This week, I decided to go to a 3 card daily draw for myself. Since I'm doing an IDS with the Tarot of the Sweet Twilight, I thought this would be the best deck choice for this week. This deck was designed by Cristina Benintende. After working with it in the IDS, I'm beginning to like the deck more. I do not believe it will ever be one of my favourites, but at least we're making friends!
The reason I chose to do a 3 card daily draw rather than drawing a single card is because I need more to work with at this time in my life. I need to know more than a single card draw is giving me. The majority of the single cards that I have been drawing have been major cards, signifying major events and changes in my life. I believe that drawing 3 cards for each day will allow me a better perspective on these changes.
Position 1 (upper middle) is the 'card for the day'. This card reflects important aspects of the day ahead.

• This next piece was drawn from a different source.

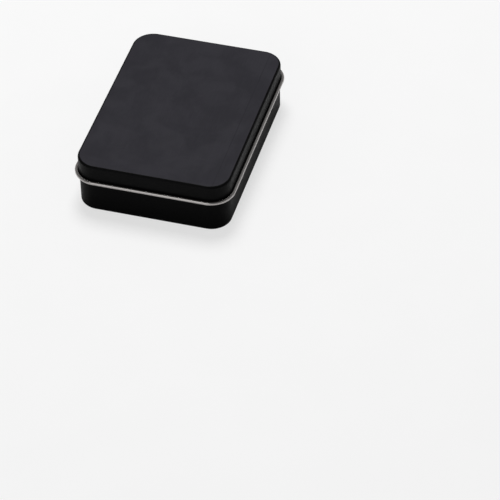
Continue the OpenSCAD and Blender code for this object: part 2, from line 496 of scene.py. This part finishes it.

The Queen of Chalices was in this position.
Since I've been working very hard at keeping my emotions under control, this card is a very good overall card for me today. The Queen of Chalices is a card about compassion and emotional understanding...She is telling me to look within myself and analyze my feelings and emotions. She also reminds me to pay attention to my intuition. It cannot be ignored.
Position 2 (lower left) is the card that tells me what I must attend to today, or what is going to require attention in my life today. Judgement was the card thrown in this position.
I believe this card is telling me to develop new insight on handling my relationships with the people I am close to. Things like this can be hard to remember in times of stress. I believe this card is also urging me to contemplate the life that we will be leaving behind here, once we move forward.
Position 3 (lower right) is the card that tells me what to look out for today - feelings, desires, or reactions that may arise...The card was Temperance. (I am still on a roll with the Major Arcana, obviously!)
Temperance is telling me to work on my mental and emotional balance. I know that I need to throw a bit of rationality into the mix, and I've really been trying. I need to work on NOT over-reacting to everything, and achieve an inner balance that will allow me to remain calm and patient.